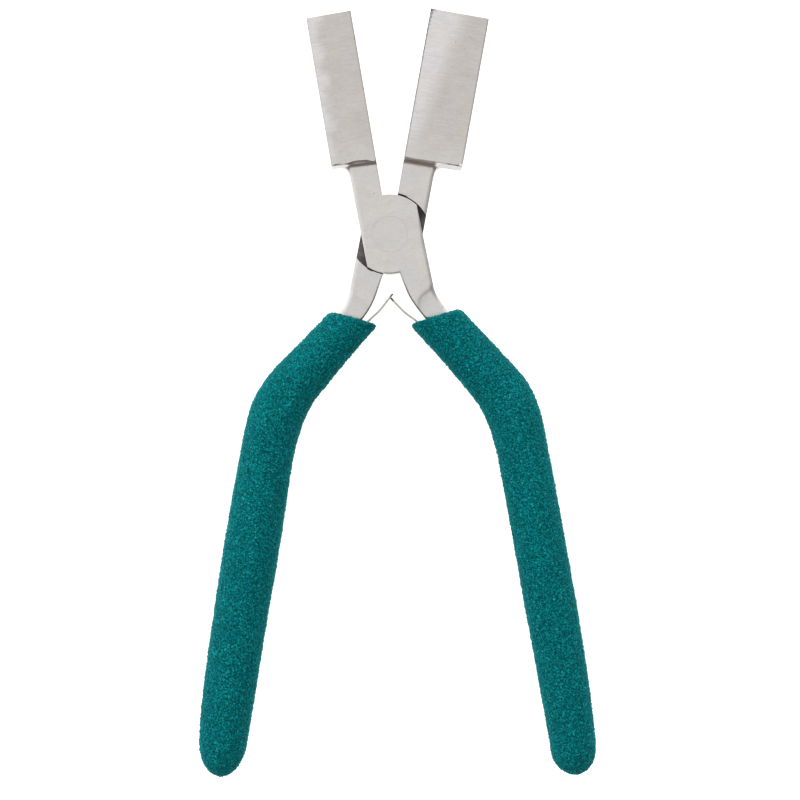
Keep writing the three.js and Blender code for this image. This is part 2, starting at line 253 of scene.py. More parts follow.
# ---- The foam ----
GRIP_SIDES = 176
GRIP_STEP = 0.225
LIP = 1.25  # rounding of the foam's mouth
LIP_ROWS = 6
MOUTH_ROWS = 14  # across the mouth's flat face
CAP_ROWS = 45
CELL = 0.54
GRAIN_SPREAD = 1.3
GRAIN_HEIGHT = 0.38
GRAIN_SEED = 3  # noise_vector draws its offsets from this
MOUTH_LEAD = 0.35  # makes up for what the grain takes off the mouth
MOUTH_FADE = 14  # the mouth's tilt fades out this far along the grip
HUG = 0.08  # between the foam's bore and the tang
POCKET = 2.3  # room in the bore for the leaf's seat and its screw
PROFILE_END = 110
PROFILE_SAMPLES = 1200
PROFILE_SMOOTHING = 61  # samples that are averaged


# ---- Points and lines ----
def unit(vectors):
    return vectors / np.maximum(np.linalg.norm(vectors, axis=-1, keepdims=True), 1e-9)


def towards(a, b, distance):
    """The point at a distance from a on the way to b."""
    return a + unit(b - a) * distance


def on_circle(radius, turns):
    """Points of a circle round the pivot, at angles in radians."""
    return np.column_stack([np.cos(turns), np.sin(turns)]) * radius


def circle(radius, count=HOLE_SIDES):
    return on_circle(radius, 2 * math.pi * np.arange(count) / count)


def line(a, b, step=1.0):
    """Points from a towards b, without b."""
    a, b = np.array(a, float), np.array(b, float)
    count = max(1, math.ceil(np.linalg.norm(b - a) / step))
    return [a + (b - a) * k / count for k in range(count)]


def arc(radius, start, end, step=0.4):
    """Points of an arc round the pivot, from angle start towards angle end, without the last."""
    count = max(1, math.ceil(abs(end - start) * radius / step))
    return list(on_circle(radius, start + (end - start) * np.arange(count) / count))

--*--

## Requirements
Only the lines from the beginning of the material to the line containing "PROFILE_SMOOTHING = 61" should be echoed, verbatim and in full.

## Result of this task
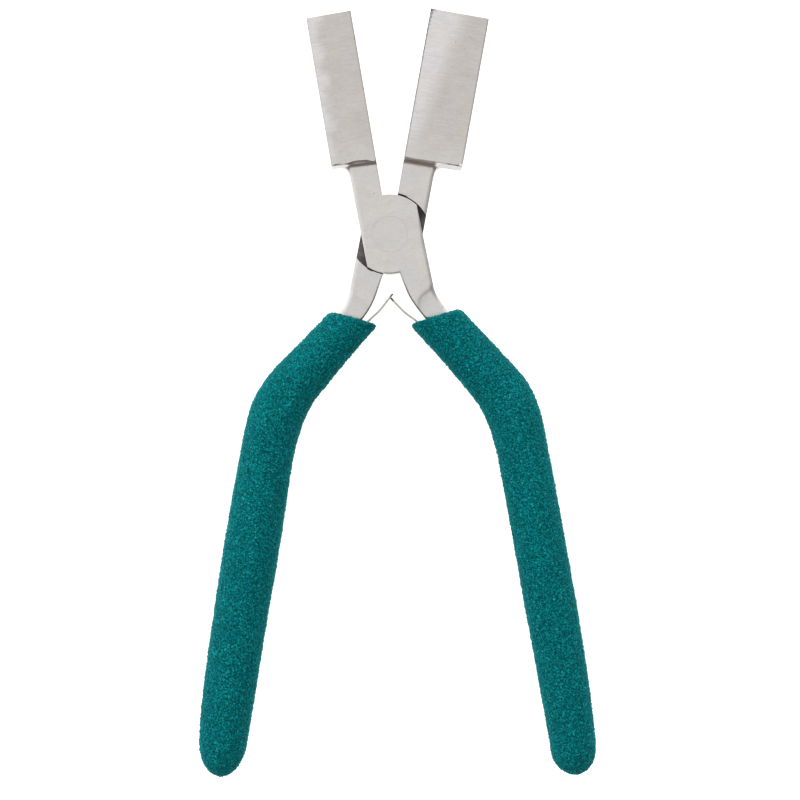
Keep writing the three.js and Blender code for this image. This is part 2, starting at line 253 of scene.py. More parts follow.
# ---- The foam ----
GRIP_SIDES = 176
GRIP_STEP = 0.225
LIP = 1.25  # rounding of the foam's mouth
LIP_ROWS = 6
MOUTH_ROWS = 14  # across the mouth's flat face
CAP_ROWS = 45
CELL = 0.54
GRAIN_SPREAD = 1.3
GRAIN_HEIGHT = 0.38
GRAIN_SEED = 3  # noise_vector draws its offsets from this
MOUTH_LEAD = 0.35  # makes up for what the grain takes off the mouth
MOUTH_FADE = 14  # the mouth's tilt fades out this far along the grip
HUG = 0.08  # between the foam's bore and the tang
POCKET = 2.3  # room in the bore for the leaf's seat and its screw
PROFILE_END = 110
PROFILE_SAMPLES = 1200
PROFILE_SMOOTHING = 61  # samples that are averaged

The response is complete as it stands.